Another non-surprise “surprise”
Another example cited by Time is David Souter:
President George H.W. Bush expected [Souter] to be a reliable conservative, but he quickly emerged as anything but. Bush, however, had no one to blame but himself (and perhaps his chief of staff, John Sununu, who reportedly told Bush that Souter would be a “home run” for conservatism). As became obvious at his confirmation hearing, Souter’s brand of moderate New England Republicanism was completely at odds with the pro–states’ rights, pro–prayer in schools, pro-life, anti–affirmative action views that make for a judicial conservative on the modern court. [Souter joined in a ruling affirming a woman’s right to an abortion, and he became a reliable liberal vote. He was one of the four dissenters in the 2000 decision in Bush v. Gore that sealed the presidential election for George W. Bush.]
In other words, Souter wasn’t a surprise: Bush just blew it.
Over the past 60 years, many justices have dashed the expectations of their sponsors by changing “sides” on crucial issues. (Republican presidents have experienced this judicial “switch” more often than have Democratic presidents.)
Among recent justices, Sandra Day O’Connor stands out for the surprise she sprang on Ronald Reagan, who appointed her, and on Republicans who initially supported her. Before her appointment to the court, O’Connor was on record as unequivocally “pro-life.” On the court, however, she voted against every effort to overturn or alter the 1973 Roe v. Wade decision.
Justice Harry Blackmun also exemplifies this phenomenon. A 2005 article chronicled his dramatic shift to the left:
Appointed by President Nixon in 1970, Blackmun initially voted consistently with Chief Justice Warren Burger. As time went on, though, his voting record diverged from Burger’s. The turning point came in 1973, when Burger assigned Blackmun the job of writing the majority opinion in Roe v. Wade. The public’s negative reaction forced him to defend the decision, and that defense—and it’s logical extensions, gradually led him to adopt positions far different from those with which he arrived on the court, and he came to champion the rights of women and the poor.
Another case in point is Byron “Whizzer” White. Appointed in 1962 by President Kennedy, who had met him at Oxford, White was thought to be a moderately liberal justice. A decade after Kennedy died, White cast one of only two dissenting votes against Roe v. Wade.
An additional notable example is Felix Frankfurter. He joined the Supreme Court after a career as a liberal law professor, and he also was among the founders of the American Civil Liberties Union. But, legal historians say that
“he was regarded as a turncoat by many for failing adequately to support civil liberties, especially when harsh anti-Communist measures were enacted in the 1940s and 1950s.”
Finally, an anecdote published in the National Catholic Reporter exemplifies the difficulty of predicting how a Supreme Court nomination will turn out.
In a recent article in The Washington Post, Stewart Spencer, political strategist to President Gerald Ford, recalled the bishops’ involvement in the selection of Justice John Paul Stevens in 1975.
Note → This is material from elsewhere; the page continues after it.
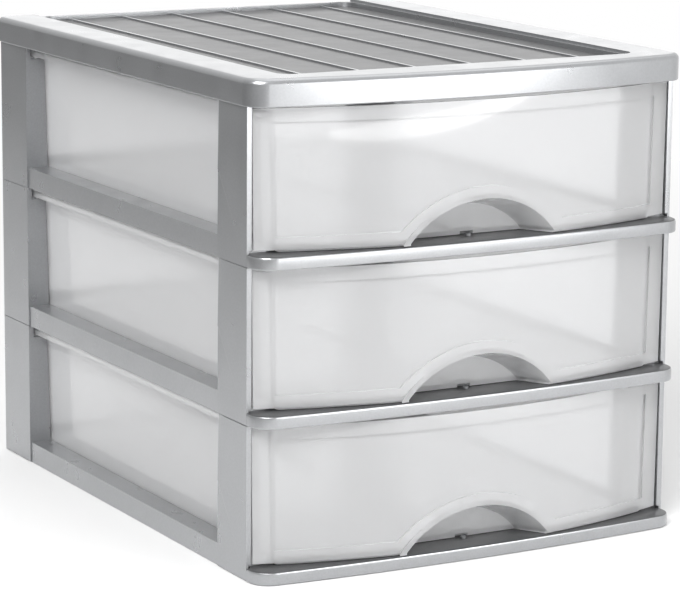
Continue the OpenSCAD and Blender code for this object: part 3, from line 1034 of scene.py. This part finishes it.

Spencer said that he met with a delegation of bishops and they gave him a list of three candidates. He continues: “I [later saw the president] and said: ‘I met with the bishops of the Catholic church today. They have an interest in your appointment to the Supreme Court.’ [Ford] smiled. ‘I bet they do.’ I pulled out this list and said: ‘They gave me this list. These are people who are acceptable to them. I’m not going to lobby, I’m just going to give you the list.’ He looks at the list, puts it in his drawer. … Ten days later he appoints John Paul Stevens to the bench. He was on the list.”
Stevens went on to become the court’s most stalwart liberal vote, including defense of Roe v. Wade.
The lifetime factor
Being appointed to the Supreme Court for life may be an ideological liberator, say some observers. This lifetime factor may contribute to what some call the “dirty little secret” of Supreme Court tenure: Many justices, no longer needing to build a record based on a particular ideology, turn out quite different from what anyone thought they’d be. No matter how carefully they’re screened, goes this theory, any judicial nominee could undergo a transformation in either direction after assuming a life-tenure seat on the high court.
But a justice doesn’t have to do a full 180-degree turn to exhibit a change in course. According to an article in the Northwestern Law Review: “…contrary to popular wisdom, virtually every Justice serving since the 1930s has moved to the left or to the right” [of where he/she presumably began].
Others disagree with this theory of “judicial drift.” “Most justices’ careers display consistency rather than drift,” says Christopher Eisgruber, provost and professor of public affairs at Princeton University.
“For example, Justice John Paul Stevens hasn’t changed his basic approach to constitutional issues since his 1975 appointment by President Gerald Ford, even though he recently disavowed the death penalty.”
Another scholar’s analysis of 22 justices appointed from the 1950s onward found that in all but four or five cases, the justices’ records were close to the ideology of the president who appointed them.
What’s a president to do?
The most important factors in avoiding Supreme Court surprises, says Lee Epstein, law professor at Northwestern University, are whether the president looks for a nominee who reflects his own ideology and whether the Senate is compliant. When those forces are in alignment, “the president is going to get what he wants.”
Will Republicans get what they want from Gorsuch, if he is approved? We’ll get back to you with the answer to that question in, say, 30 years.